In Book X of the Laws, Plato gives the corpus's fullest natural theology: the proof that the gods exist, grounded in the priority of soul over body. Soul is defined as self-moving motion — "the motion capable of moving itself" (896a), the only motion that can be first — hence the archē of all change and "older than matter." The ordered revolution of the heavens, "regular, uniform … like a sphere being turned on a lathe" (898a–b), shows the cosmos is governed by the best soul, reason — so "everything is full of gods." This refutes the materialist atheist (who makes soul, art, and law late and conventional) and grounds the law against impiety. The Book-X soul is cosmic — the self-moving first cause — and must not be conflated with the psychological tripartite soul.

Key Points

  • The materialist target (885b–890a): the impious hold that fire, water, earth, air are primary "by nature and chance," the heavenly bodies "just earth and stones," and gods and justice therefore artificial — "there is no natural standard of justice at all" (889e), so "the true natural life is a life of conquest." This is convention-vs-nature conventionalism at its metaphysical root.
  • The classification of motions (894b–895b): a motion moved by another can never be first (no antecedent could start the chain); only a motion "capable of moving both itself and other things" can be the original source.
  • Soul = self-mover (896a): that self-moving source is what we call soul; therefore "soul is prior to matter, and matter takes second place" (896c), and reason, art, law, character are "preeminently natural."
  • From order to reason (896d–899d): the heavens' regular motion has "the closest possible affinity" to the cyclical motion of reason; disorder would betoken an evil soul, but the heavens are orderly — so they are governed by the best soul.
  • Providence and incorruptibility (899d–907b): the gods neither neglect human affairs (the craftsman tends even the smallest parts; "you exist for the sake of the universe") nor can be bribed (a bribable guardian is a watchdog who takes a cut from the wolves).

What the Concept Does

  • Inverts the materialist ontology — by making soul the first cause, it makes mind, law, and value prior to and more natural than the physical elements, dissolving the nomos/phusis split (rightly grounded nomos just is phusis).
  • Grounds theology in argument, not tradition — Socrates/the Athenian "has no truck with the authority of myths or poets"; the gods are reached by a proof about motion.
  • Licenses the impiety law — but graded: the merely foolish atheist gets reformatory imprisonment (the sōphronistērion), not death.

Stakes

This is the metaphysical foundation under the Laws' politics: "God, not man, is the measure of all things" (716c) and the rule of law-as-reason both presuppose that reason/soul is the natural sovereign.
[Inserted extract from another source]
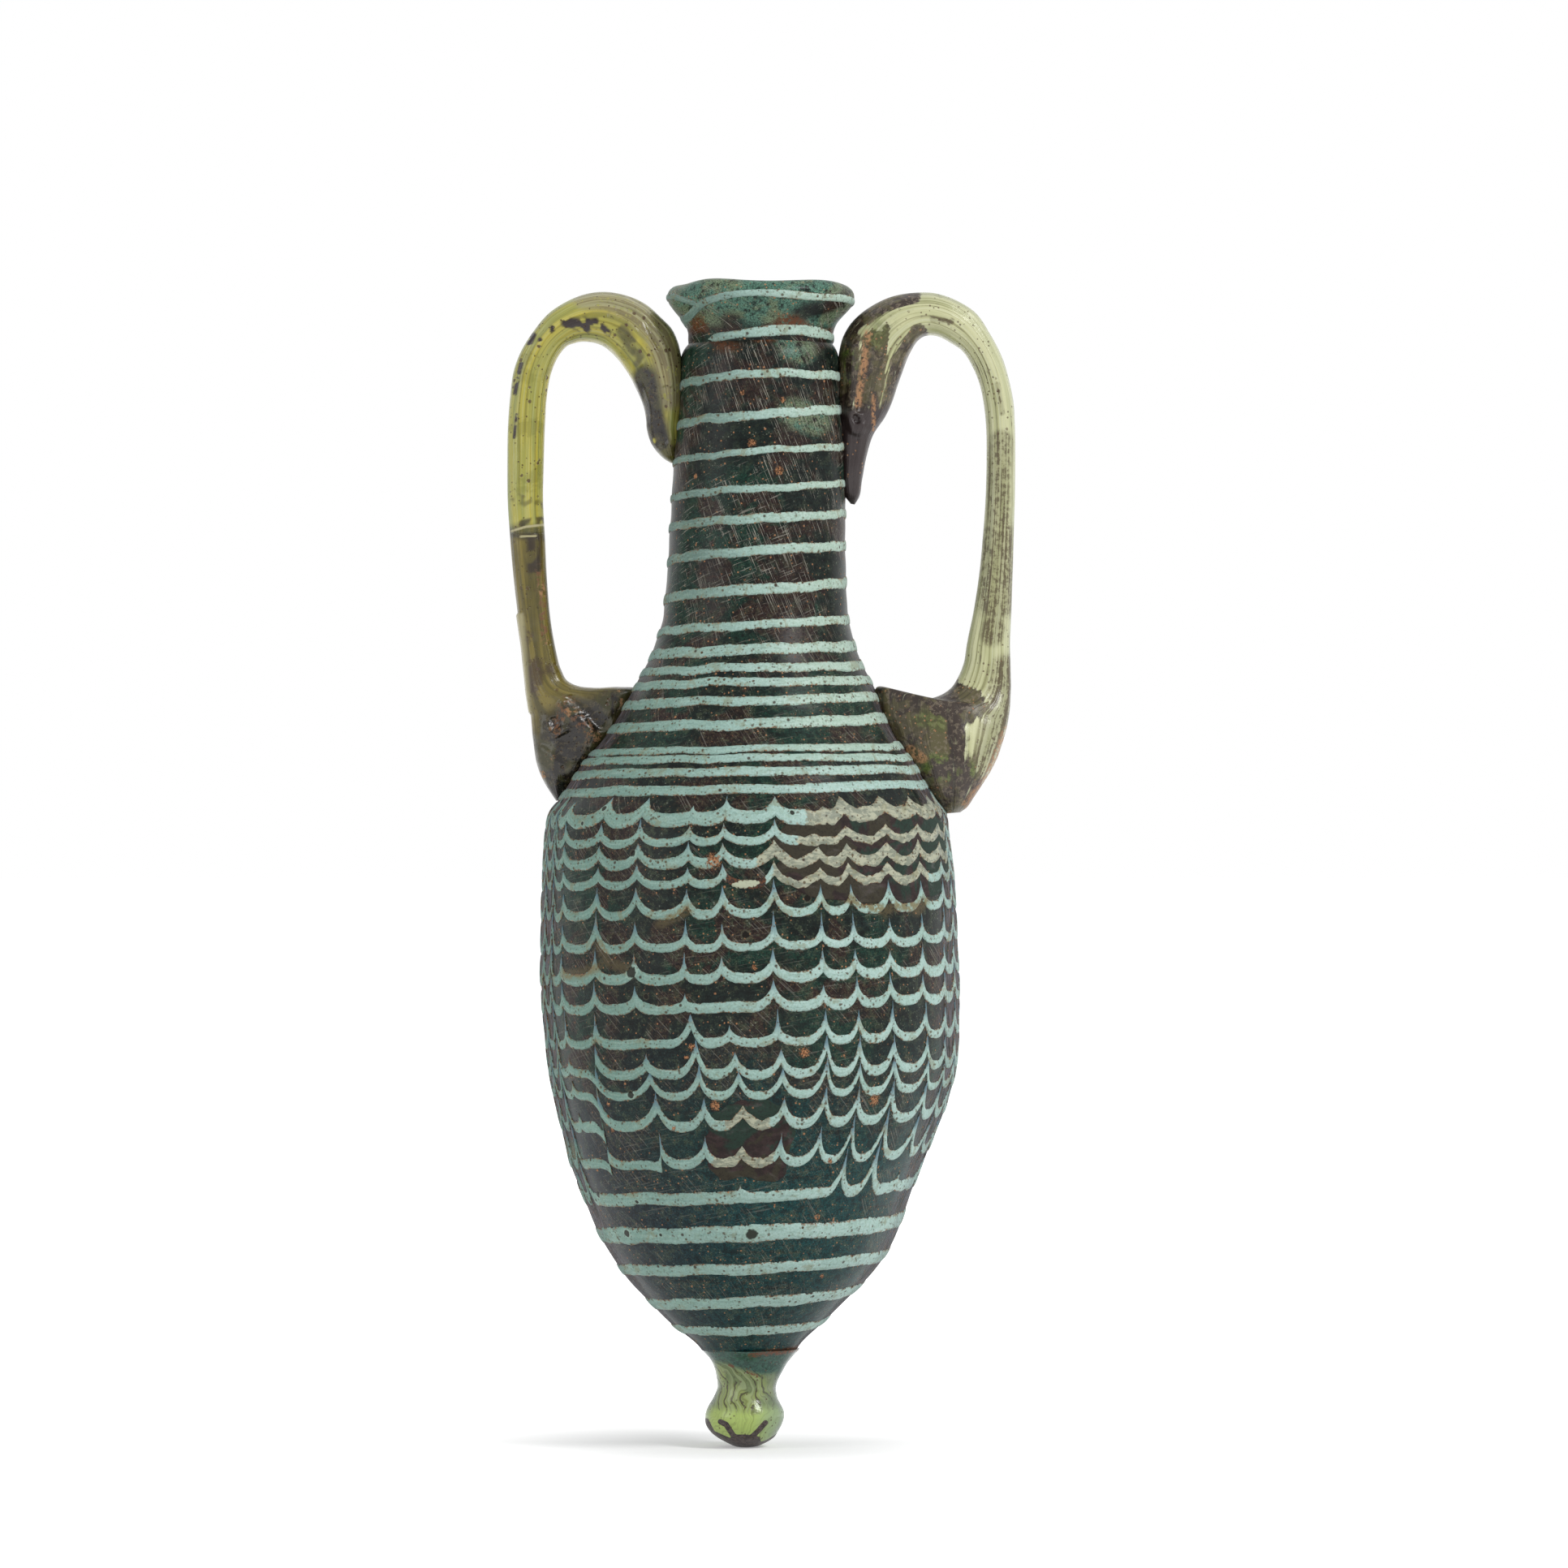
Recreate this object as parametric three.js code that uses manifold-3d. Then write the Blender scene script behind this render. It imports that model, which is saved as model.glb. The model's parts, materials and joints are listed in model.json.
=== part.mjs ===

It is also the corpus's strongest answer to the conventionalist — where the Gorgias and Republic answer Callicles and Glaucon on ethical-psychological grounds, the Laws attacks the cosmology underneath them.

Connections

  • contrasts with tripartite-soul — the Book-X soul is the cosmic self-moving first cause, NOT the psychological trichotomy (rational/spirited/appetitive); the shared word psuchē hides a categorial difference.
  • contrasts with the Alcibiades I's minimal soul-model — the cosmic self-mover and the (disputed) Alcibiades' unitary self-as-ruler are two more psuchē concepts beside the tripartite-soul: three soul-models answering three different questions. See claims#plato-self-is-soul-minimal-model (candidate).
  • requires nomos-phusis — the proof's purpose is to refute the conventionalist by showing soul prior to body, making law and justice "preeminently natural."
  • shares mechanism with plato-timaeus — the ordered cosmos governed by soul/reason (the world-soul, the demiurge's ordering) reappears here in argumentative rather than mythic form.
  • is re-deployed by the Epinomis — the (disputed) appendix to the Laws carries the priority-of-soul premise forward but bends it to prove the stars are intelligent gods (982): same premise, new astral-theological conclusion (a dubium).
  • requires the-mean — "God, not man, is the measure" (716c) makes the divine/measured the standard, sharpening measure's anti-Protagorean edge.

Open Questions

  • The inference from "self-moving" to "soul" to "divine reason" is the load-bearing and most contestable step: one might grant a first mover yet deny it must be psychic or good. (The text even allows "more than one soul," 896e — room for an evil world-soul.)
  • Cross-tradition: how far is this a forerunner of Aristotle's unmoved mover and the later cosmological/design argument? The note flags Anaxagoras as the half-right precursor (reason orders the heavens, but he "went astray over the soul's priority to matter," 967b). Flagged, not asserted.

Sources

  • plato-laws — the materialist target (885b–890a); soul as self-mover (894b–896c); order → reason (896d–899d); providence and incorruptibility (899d–907b).
  • plato-timaeus — the world-soul and the demiurge's ordering of the cosmos (the mythic counterpart).
  • plato-alcibiades-1contrast: the unitary self-as-soul (user/ruler of the body, 129b–130c) — a third soul-model beside the cosmic self-mover and the tripartite soul (authorship disputed).
  • plato-epinomis — the Laws X priority-of-soul re-deployed to prove the stars are intelligent gods (980e–982). A dubium.